Task instructions —
Print exactly those lines that run from the beginning of the data to the line bearing "board_arris = 3.5; // [1:0.5:5]", inclusive.

Data extract —
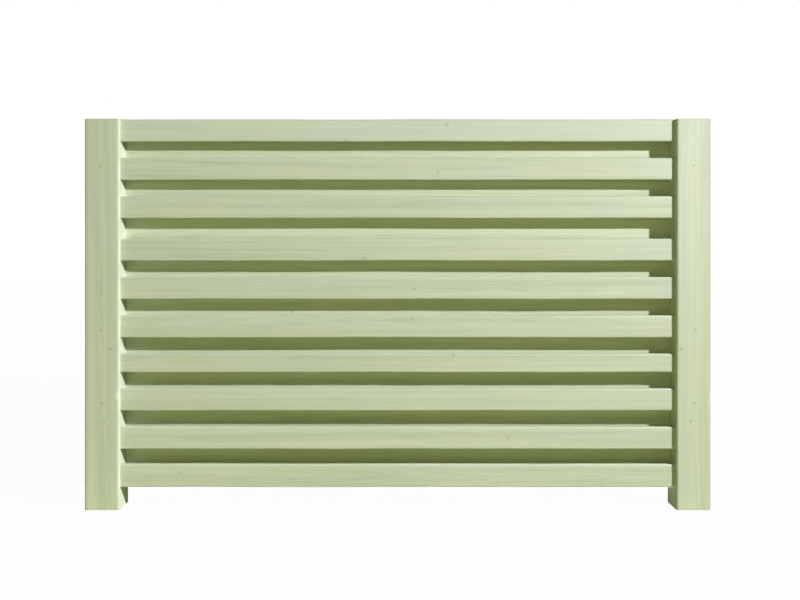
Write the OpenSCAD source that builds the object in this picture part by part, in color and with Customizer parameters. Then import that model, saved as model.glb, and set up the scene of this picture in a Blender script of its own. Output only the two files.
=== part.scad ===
// Double slatted fence panel: one bay between two posts.
// Front boards close half of the bay and rear boards stand behind the gaps,
// so that air passes between the two rows and nobody sees through.
// Every board is let into a shallow housing in the inner face of each post.
// The origin is the centre of the left post's foot. X runs along the panel,
// Y from the front to the back, and Z up.

/* [Overall] */
// Width over the two posts
overall_w = 1800; // [1200:10:2400]
// Height of the posts, from the foot to the top
overall_h = 1125; // [930:5:1400]

/* [Posts] */
// Side of the square post
post_side = 99; // [85:1:125]
// Radius of the long edges of a post
post_arris = 6; // [1:0.5:6]

/* [Boards] */
// Face height of a common front board
board_face = 63.5; // [50:0.5:75]
// Face height of the one board that was cut narrower
narrow_face = 53; // [45:1:60]
// Face height of the bottom front board
bottom_face = 66; // [50:1:80]
// Thickness of every board
board_thick = 16; // [12:0.5:22]
// Radius of the long edges of a board
board_arris = 3.5; // [1:0.5:5]

/* [Spacing] */
// Height of the bottom front board above the foot of the posts
foot_clear = 63; // [20:1:120]
// Extra height of the one gap that was set wider than the others
wide_gap_extra = 12; // [0:1:16]
// How much less the gap above the bottom board was left
tight_gap_less = 3; // [0:0.5:5]
// How far a rear board reaches behind the front boards above and below it
rear_lap = 13; // [8:1:20]
// Distance of the front boards behind the front of the posts
front_setback = 14; // [7:0.5:18]
// Distance of the rear boards before the back of the posts
rear_setback = 14; // [7:0.5:18]

/* [Joinery] */
// Depth of the housing that takes the end of a board
housing_depth = 10; // [5:1:20]
// Play between a board and its housing, on each side and at the end
housing_play = 0.3; // [0.1:0.1:0.8]

/* [Hidden] */
FRONT_COUNT = 10;
REAR_COUNT = FRONT_COUNT - 1;
NARROW_BOARD = 7;
WIDE_GAP = 3;
TIGHT_GAP = REAR_COUNT;
// How far a cut runs on past the face it opens
OVERCUT = 1;

$fn = 48;
POST_COLOUR = [0.78, 0.81, 0.68];
FRONT_COLOUR = [0.77, 0.81, 0.66];
REAR_COLOUR = [0.75, 0.79, 0.63];

right_post_x = overall_w - post_side;
inner_left_x = post_side / 2;
inner_right_x = right_post_x - post_side / 2;

// The board's end stops short of the floor of its housing by the play
board_end_x = inner_left_x - housing_depth + housing_play;
board_length = inner_right_x + housing_depth - housing_play - board_end_x;

front_mid_y = -post_side / 2 + front_setback + board_thick / 2;
rear_mid_y = post_side / 2 - rear_setback - board_thick / 2;

// Face height of front board n, counted from the top
function front_face(n) =
    n == NARROW_BOARD ? narrow_face : n == FRONT_COUNT ? bottom_face : board_face;

// Height taken by the first n front boards without their gaps
function faces_to(n) = n == 0 ? 0 : front_face(n) + faces_to(n - 1);

// The gaps share what the boards and the clear foot leave of the height
spare_h = overall_h - foot_clear - faces_to(FRONT_COUNT);
board_gap = (spare_h - wide_gap_extra + tight_gap_less) / REAR_COUNT;

// Height of the gap under front board n
function gap_under(n) =
    board_gap + (n == WIDE_GAP ? wide_gap_extra : n == TIGHT_GAP ? -tight_gap_less : 0);

// Upper edge of front board n: the top board is flush with the posts
function front_top_z(n) =
    n == 1 ? overall_h : front_top_z(n - 1) - front_face(n - 1) - gap_under(n - 1);

function front_mid_z(n) = front_top_z(n) - front_face(n) / 2;

// A rear board is centred behind the gap under front board n
rear_face = board_gap + 2 * rear_lap;
function rear_mid_z(n) = front_top_z(n) - front_face(n) - gap_under(n) / 2;

function two_digits(n) = str(n < 10 ? "0" : "", n);
function front_name(n) = str("front_board_", two_digits(n));
function rear_name(n) = str("rear_board_", two_digits(n));

// Rectangle with rounded corners, centred, with true arcs
module rounded_rect(w, h, r) {
    square([w - 2 * r, h], center = true);
    square([w, h - 2 * r], center = true);
    for (x = [-1, 1], y = [-1, 1])
        translate([x * (w / 2 - r), y * (h / 2 - r)]) circle(r);
}

// Section of a board (face upright), extruded along X from x = 0
module board_bar(face, length, grow = 0) {
    rotate([90, 0, 90])
        linear_extrude(length)
            rounded_rect(board_thick + 2 * grow, face + 2 * grow, board_arris + grow);
}

// Cuts for every board end in the inner face of the left post
module housings() {
    cut_x = inner_left_x - housing_depth;
    for (n = [1:FRONT_COUNT])
        translate([cut_x, front_mid_y, front_mid_z(n)])
            board_bar(front_face(n), housing_depth + OVERCUT, housing_play);
    for (n = [1:REAR_COUNT])
        translate([cut_x, rear_mid_y, rear_mid_z(n)])
            board_bar(rear_face, housing_depth + OVERCUT, housing_play);
    open_top_housing(cut_x);
}

// The top board is flush with the post, so its housing is open above
module open_top_housing(cut_x) {
    width = board_thick + 2 * housing_play;
    translate([cut_x, front_mid_y - width / 2, front_mid_z(1)])
        cube([housing_depth + OVERCUT, width, front_face(1)]);
}

module left_post() {
    color(POST_COLOUR)
        difference() {
            linear_extrude(overall_h) rounded_rect(post_side, post_side, post_arris);
            housings();
        }
}

// The right post is the left one mirrored about the middle of the bay
module right_post() {
    translate([right_post_x, 0, 0]) mirror([1, 0, 0]) left_post();
}

module front_board(n) {
    color(FRONT_COLOUR)
        translate([board_end_x, front_mid_y, front_mid_z(n)])
            board_bar(front_face(n), board_length);
}

module rear_board(n) {
    color(REAR_COLOUR)
        translate([board_end_x, rear_mid_y, rear_mid_z(n)])
            board_bar(rear_face, board_length);
}

left_post();
right_post();
for (n = [1:FRONT_COUNT])
    front_board(n);
for (n = [1:REAR_COUNT])
    rear_board(n);
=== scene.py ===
# %% [markdown]
# # A double slatted fence panel
#
# The real panel is a simple thing: two square posts, ten boards in front and nine behind them,
# all of planed softwood that a treatment has tinted a pale green. What makes it look real is
# what timber does: long edges that a planer has rounded, faces that are a hair off flat, and
# grain that runs through each piece and comes out at its ends. We load the measured model
# first, so that every new surface can take its place and size from it.

import bpy
import numpy as np
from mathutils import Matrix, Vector


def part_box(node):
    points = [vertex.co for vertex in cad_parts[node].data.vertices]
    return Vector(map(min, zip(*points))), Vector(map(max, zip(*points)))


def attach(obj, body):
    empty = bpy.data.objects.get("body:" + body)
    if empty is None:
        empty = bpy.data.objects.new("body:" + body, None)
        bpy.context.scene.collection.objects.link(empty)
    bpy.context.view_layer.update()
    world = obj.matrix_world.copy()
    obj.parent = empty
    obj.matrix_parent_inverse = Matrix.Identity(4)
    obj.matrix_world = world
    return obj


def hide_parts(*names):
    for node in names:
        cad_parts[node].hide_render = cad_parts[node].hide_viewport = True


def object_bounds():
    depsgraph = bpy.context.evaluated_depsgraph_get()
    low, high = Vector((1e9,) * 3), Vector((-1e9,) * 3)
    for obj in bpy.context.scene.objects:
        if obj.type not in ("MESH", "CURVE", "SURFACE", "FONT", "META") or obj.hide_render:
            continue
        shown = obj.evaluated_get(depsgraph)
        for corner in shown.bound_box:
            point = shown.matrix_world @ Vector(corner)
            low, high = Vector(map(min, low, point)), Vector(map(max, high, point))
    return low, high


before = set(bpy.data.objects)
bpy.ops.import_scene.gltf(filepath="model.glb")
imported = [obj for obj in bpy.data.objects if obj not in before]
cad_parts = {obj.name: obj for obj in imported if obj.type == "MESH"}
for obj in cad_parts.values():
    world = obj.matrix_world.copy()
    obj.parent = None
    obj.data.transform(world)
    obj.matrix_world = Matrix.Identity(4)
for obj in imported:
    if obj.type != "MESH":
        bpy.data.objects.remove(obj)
cad_low, cad_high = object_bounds()
print("measured model:", [round(size, 4) for size in cad_high - cad_low], "m")

# %% [markdown]
# ## Reading the pieces
#
# A piece's box says where it lies and how large it is. The names are sorted into posts, front
# boards and rear boards, so that each kind gets its own treatment. Only what a box can't say is
# written down here: the radii of the long edges, and how the board ends sit in the posts.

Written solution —
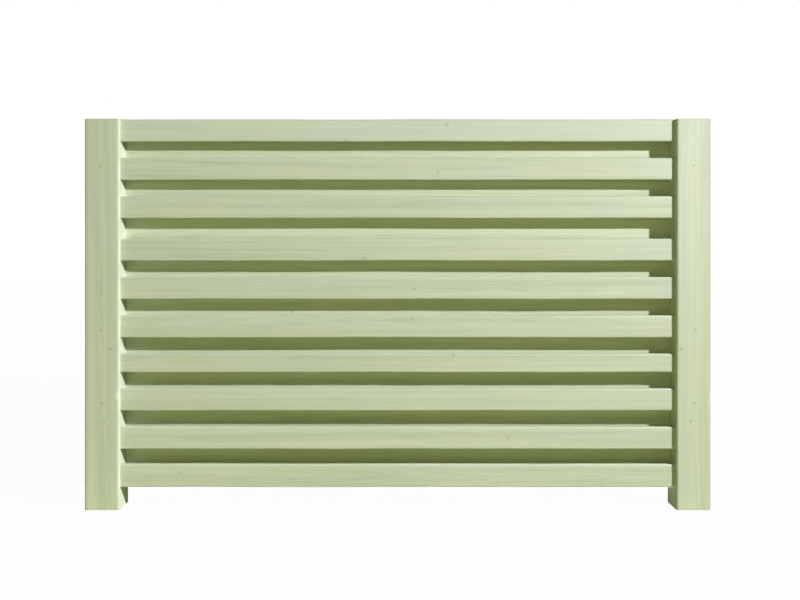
Write the OpenSCAD source that builds the object in this picture part by part, in color and with Customizer parameters. Then import that model, saved as model.glb, and set up the scene of this picture in a Blender script of its own. Output only the two files.
=== part.scad ===
// Double slatted fence panel: one bay between two posts.
// Front boards close half of the bay and rear boards stand behind the gaps,
// so that air passes between the two rows and nobody sees through.
// Every board is let into a shallow housing in the inner face of each post.
// The origin is the centre of the left post's foot. X runs along the panel,
// Y from the front to the back, and Z up.

/* [Overall] */
// Width over the two posts
overall_w = 1800; // [1200:10:2400]
// Height of the posts, from the foot to the top
overall_h = 1125; // [930:5:1400]

/* [Posts] */
// Side of the square post
post_side = 99; // [85:1:125]
// Radius of the long edges of a post
post_arris = 6; // [1:0.5:6]

/* [Boards] */
// Face height of a common front board
board_face = 63.5; // [50:0.5:75]
// Face height of the one board that was cut narrower
narrow_face = 53; // [45:1:60]
// Face height of the bottom front board
bottom_face = 66; // [50:1:80]
// Thickness of every board
board_thick = 16; // [12:0.5:22]
// Radius of the long edges of a board
board_arris = 3.5; // [1:0.5:5]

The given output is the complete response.